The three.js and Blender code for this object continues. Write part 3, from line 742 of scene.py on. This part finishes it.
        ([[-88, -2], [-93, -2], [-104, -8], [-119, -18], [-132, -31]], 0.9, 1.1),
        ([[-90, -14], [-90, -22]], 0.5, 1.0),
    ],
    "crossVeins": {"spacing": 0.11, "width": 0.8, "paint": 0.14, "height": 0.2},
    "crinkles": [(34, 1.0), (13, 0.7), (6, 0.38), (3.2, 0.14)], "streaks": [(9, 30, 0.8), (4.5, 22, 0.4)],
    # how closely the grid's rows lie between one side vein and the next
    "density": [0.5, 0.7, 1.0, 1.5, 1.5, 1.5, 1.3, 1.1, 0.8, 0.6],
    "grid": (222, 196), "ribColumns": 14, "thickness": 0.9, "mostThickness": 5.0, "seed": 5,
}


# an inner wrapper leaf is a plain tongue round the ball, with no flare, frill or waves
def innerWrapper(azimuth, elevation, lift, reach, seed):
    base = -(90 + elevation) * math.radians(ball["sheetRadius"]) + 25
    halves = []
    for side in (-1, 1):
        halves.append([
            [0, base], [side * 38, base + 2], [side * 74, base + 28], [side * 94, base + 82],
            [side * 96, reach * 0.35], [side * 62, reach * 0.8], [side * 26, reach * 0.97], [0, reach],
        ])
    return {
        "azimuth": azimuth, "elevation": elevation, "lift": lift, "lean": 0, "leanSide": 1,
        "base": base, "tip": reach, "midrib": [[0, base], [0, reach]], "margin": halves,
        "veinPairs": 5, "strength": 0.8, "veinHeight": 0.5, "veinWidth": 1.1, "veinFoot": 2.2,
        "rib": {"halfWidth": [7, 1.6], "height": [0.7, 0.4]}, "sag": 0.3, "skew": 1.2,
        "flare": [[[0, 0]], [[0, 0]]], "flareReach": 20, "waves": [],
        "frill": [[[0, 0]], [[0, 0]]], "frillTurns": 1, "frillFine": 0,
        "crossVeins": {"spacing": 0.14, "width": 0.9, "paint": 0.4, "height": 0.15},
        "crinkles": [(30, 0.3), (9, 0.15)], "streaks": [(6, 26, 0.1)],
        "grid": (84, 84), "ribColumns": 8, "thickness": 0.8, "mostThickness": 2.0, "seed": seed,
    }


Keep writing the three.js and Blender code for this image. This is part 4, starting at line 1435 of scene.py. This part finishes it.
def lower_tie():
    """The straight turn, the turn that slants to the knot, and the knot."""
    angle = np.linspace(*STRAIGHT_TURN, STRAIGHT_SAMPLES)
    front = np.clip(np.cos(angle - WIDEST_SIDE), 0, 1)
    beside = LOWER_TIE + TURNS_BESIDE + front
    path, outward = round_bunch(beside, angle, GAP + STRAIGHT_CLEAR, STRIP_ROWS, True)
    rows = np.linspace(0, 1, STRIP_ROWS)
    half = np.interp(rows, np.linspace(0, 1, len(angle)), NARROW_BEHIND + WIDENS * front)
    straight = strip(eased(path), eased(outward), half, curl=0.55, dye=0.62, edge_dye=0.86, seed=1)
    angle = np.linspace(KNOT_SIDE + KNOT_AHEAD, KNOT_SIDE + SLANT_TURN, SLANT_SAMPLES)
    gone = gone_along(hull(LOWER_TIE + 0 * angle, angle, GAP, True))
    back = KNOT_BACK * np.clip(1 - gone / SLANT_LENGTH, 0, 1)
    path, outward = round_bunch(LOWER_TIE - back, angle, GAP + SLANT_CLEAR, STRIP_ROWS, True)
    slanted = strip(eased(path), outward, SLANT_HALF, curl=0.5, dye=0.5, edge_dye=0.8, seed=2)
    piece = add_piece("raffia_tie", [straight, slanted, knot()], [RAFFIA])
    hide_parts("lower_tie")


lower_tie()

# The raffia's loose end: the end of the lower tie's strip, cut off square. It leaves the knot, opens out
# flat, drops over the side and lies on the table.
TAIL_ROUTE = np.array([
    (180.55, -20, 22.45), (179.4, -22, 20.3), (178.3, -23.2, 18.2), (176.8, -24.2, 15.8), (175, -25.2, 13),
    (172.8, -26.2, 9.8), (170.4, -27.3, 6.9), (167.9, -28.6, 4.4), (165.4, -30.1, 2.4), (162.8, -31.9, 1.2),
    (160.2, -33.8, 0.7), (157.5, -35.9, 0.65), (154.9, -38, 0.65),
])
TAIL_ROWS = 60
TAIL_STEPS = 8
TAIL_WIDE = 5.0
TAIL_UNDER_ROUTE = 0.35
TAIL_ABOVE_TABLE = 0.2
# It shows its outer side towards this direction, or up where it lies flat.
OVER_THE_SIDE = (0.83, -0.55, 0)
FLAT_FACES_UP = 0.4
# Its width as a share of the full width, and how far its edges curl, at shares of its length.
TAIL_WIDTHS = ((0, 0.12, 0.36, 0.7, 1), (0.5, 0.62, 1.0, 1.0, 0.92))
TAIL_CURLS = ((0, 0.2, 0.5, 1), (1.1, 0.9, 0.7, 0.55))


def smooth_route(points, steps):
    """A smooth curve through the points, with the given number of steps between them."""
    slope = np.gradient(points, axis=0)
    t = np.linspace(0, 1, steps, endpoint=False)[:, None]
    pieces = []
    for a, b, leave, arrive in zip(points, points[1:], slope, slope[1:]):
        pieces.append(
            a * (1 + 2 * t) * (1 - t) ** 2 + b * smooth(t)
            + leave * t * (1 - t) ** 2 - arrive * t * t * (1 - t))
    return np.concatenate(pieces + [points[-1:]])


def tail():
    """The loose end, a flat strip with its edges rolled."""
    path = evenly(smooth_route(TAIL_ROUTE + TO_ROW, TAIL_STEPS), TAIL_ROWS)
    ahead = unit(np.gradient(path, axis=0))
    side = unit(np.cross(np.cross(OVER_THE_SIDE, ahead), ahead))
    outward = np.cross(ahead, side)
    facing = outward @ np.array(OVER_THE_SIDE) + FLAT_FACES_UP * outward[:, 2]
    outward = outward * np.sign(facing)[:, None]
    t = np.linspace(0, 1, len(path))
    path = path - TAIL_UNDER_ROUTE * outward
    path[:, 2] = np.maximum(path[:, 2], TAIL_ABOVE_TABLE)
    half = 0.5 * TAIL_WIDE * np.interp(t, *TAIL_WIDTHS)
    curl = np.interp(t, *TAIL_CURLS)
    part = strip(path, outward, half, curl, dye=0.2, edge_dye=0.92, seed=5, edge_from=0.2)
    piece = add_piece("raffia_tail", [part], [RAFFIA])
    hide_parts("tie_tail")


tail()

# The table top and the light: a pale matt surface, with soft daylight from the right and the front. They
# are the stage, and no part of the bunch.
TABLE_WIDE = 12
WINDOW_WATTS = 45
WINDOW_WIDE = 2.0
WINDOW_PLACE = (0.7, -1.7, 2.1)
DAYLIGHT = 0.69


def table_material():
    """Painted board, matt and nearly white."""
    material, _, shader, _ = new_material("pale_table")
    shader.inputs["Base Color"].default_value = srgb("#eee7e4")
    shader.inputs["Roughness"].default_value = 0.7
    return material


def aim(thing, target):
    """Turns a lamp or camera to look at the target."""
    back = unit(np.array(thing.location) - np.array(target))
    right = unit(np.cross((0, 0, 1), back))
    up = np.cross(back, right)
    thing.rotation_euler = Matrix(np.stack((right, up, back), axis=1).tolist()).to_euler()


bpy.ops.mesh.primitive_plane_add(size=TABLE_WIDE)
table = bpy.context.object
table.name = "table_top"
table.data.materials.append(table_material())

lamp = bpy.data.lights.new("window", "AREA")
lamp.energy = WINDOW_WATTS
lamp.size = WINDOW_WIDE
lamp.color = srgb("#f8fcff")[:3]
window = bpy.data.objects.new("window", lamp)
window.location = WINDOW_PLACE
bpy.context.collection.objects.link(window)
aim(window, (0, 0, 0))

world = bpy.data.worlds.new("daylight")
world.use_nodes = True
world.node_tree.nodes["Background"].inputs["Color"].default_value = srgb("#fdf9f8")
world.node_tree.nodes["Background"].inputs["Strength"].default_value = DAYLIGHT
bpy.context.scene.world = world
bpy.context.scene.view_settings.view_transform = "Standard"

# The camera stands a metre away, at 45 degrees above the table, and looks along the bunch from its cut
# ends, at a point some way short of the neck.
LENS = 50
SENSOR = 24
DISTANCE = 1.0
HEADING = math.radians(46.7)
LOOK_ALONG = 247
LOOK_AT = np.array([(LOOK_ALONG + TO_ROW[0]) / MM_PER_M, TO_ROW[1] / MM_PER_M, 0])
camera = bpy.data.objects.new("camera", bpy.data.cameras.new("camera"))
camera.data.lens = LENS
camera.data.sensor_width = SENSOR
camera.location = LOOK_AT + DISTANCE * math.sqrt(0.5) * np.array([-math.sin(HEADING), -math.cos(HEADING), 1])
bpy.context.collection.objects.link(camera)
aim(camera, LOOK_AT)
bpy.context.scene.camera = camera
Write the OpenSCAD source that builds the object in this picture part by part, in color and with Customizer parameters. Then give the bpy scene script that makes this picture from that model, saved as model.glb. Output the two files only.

************

→ Exercise aim
Identify the lines of the data that contain the word "three". Copy each of them.

→ Answer to the task
The three.js and Blender code for this object continues. Write part 3, from line 742 of scene.py on. This part finishes it.
Keep writing the three.js and Blender code for this image. This is part 4, starting at line 1435 of scene.py. This part finishes it.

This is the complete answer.